Journalistic inaccuracies laughed aside, we said goodbye and began our search for separate autos home. Amanda, Anaïs, Nisha and I decided to share a ride, given the proximity of our homes. With activity on the streets this time of day scarce, finding an auto was proving to be a challenge. Rarely did anything pass us on the street, let alone an auto. The few our eyes could catch were just taunting us, full and unable to accommodate us. It was a solid ten minutes before we flagged down an auto driver that would give us a reasonable rate for a ride home.

Halfway home, that is.

The rickshaw came to a stop on an empty street, and I knew as soon as the driver turned to us and said “No petrol” that I had another signature moment in my already memorable holiday. I doubt I’ll ever again be stranded in a rickshaw on Christmas, and as the situation resolved itself minutes later when another rickshaw came by, I was slightly disappointed. Couldn’t there be some unexpected twist or epic encounter, like our ride getting stuck in quicksand or chased by a horde of wild elephants?

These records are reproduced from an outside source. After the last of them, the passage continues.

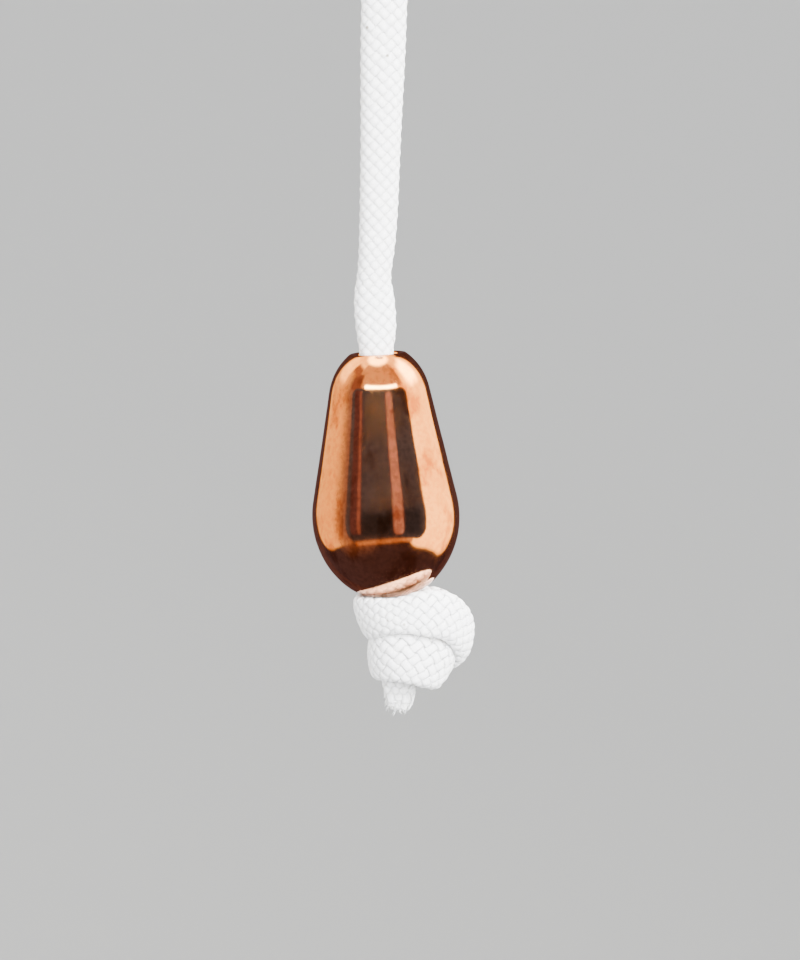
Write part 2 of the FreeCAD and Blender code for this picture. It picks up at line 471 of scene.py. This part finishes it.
EYE_ROUTE = [
    ((0, 0, SEAM_BELOW_EYE), FRONT, 6.0, 4.0),
    ((0, 0, -33), FRONT, 5.6, 3.6),
    ((-0.6, 0, -28), (-1, -1, 0), 5.0, 2.6),
    ((-1.6, 0, -23), LEFT, 5.0, 2.6),
    ((-3.6, 0, -18.5), (-1, 0, 0.4), 5.0, 3.4),
    ((-9.4, 0, -10.8), (-1, 0, -0.1), 5.2, 4.0),
    ((-9.2, 0, -2.6), (-1, 0, 0.4), 5.3, 3.9),
    ((-3.9, 0, 2.3), (-0.4, 0, 1), 5.5, 3.8),
    ((3.9, 0, 2.3), (0.4, 0, 1), 5.5, 3.8),
    ((9.2, 0, -2.6), (1, 0, 0.4), 5.3, 3.9),
    ((9.4, 0, -10.8), (1, 0, -0.1), 5.2, 4.0),
    ((3.6, 0, -18.5), (1, 0, 0.4), 5.0, 3.4),
    ((1.5, 0, -23), RIGHT, 5.0, 2.6),
    ((1.2, 0.1, -27.5), RIGHT, 5.2, 2.6),
    ((2.4, -0.6, -30.6), (1, -0.3, -0.6), 5.6, 2.6),
    ((4.9, -2.4, -29.2), (1, -0.5, -0.2), 6.0, 2.5),
    ((0.4, -5.3, -28.2), FRONT, 6.0, 2.5),
    ((-4.6, -2.7, -27.6), (-1, -0.6, 0), 6.0, 2.5),
    ((-4.5, 2.7, -27.0), (-1, 0.6, 0), 6.0, 2.5),
    ((0.2, 5.2, -26.2), BACK, 6.0, 2.5),
    ((4.5, 2.6, -25.2), (1, 0.6, 0), 6.0, 2.5),
    ((4.6, -2.7, -24.2), (1, -0.6, 0), 6.0, 2.5),
    ((0.2, -5.2, -23.5), FRONT, 6.0, 2.5),
    ((-4.4, -2.8, -22.9), (-1, -0.6, 0), 6.0, 2.5),
    ((-4.4, 2.5, -22.4), (-1, 0.6, 0), 5.8, 2.5),
    ((-1.2, 4.9, -21.6), BACK, 5.2, 2.6),
    ((0.6, 5.0, -19.0), (0, 1, -0.5), 4.8, 3.0),
    ((1.0, 6.2, -15.0), (0, 1, -0.5), 4.4, 3.2),
]

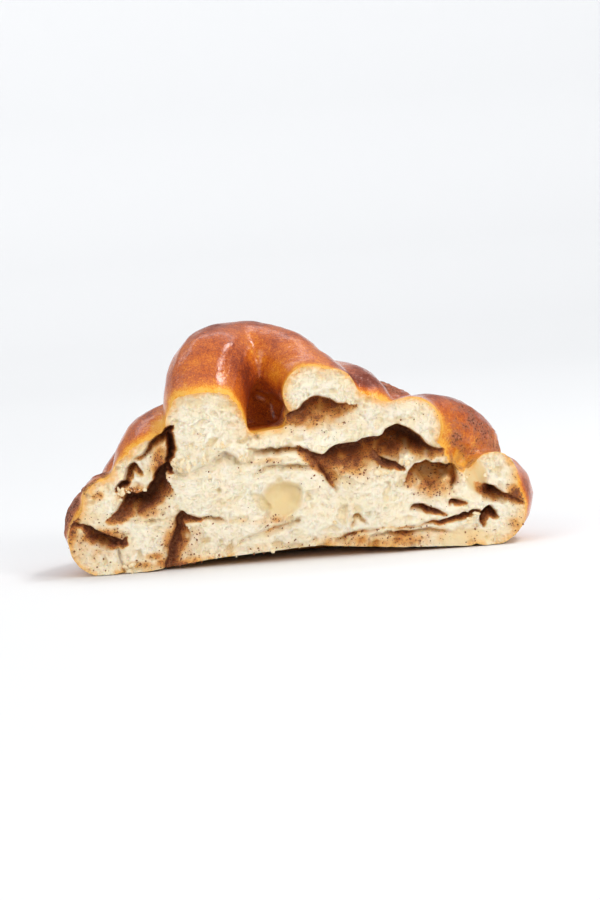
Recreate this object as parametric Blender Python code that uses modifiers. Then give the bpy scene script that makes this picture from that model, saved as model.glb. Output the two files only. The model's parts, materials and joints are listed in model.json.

It was in relative peace that I jogged home from where the second rickshaw dropped us. I could have walked, but it seemed more prudent to run as quickly as possible. Once again I became self-conscious, wondering what the few locals on the street were thinking of the blue-jean clad foreigner jogging through Nagpur on Christmas morning. Patches of sun made their way through the trees and cool air blew softly across my face. Normally caught in a tangled mass of pillows, blankets and dreams this time of day, the morning’s atmosphere was another blatant, refreshing contrast to my ordinary life.

Most members of my host family were not yet awake, but I wished Merry Christmas to those who were. Running on four hours of sleep, the double bed in my room tantalized me with its comfort, but I sat on it quite upright and finished wrapping my gift."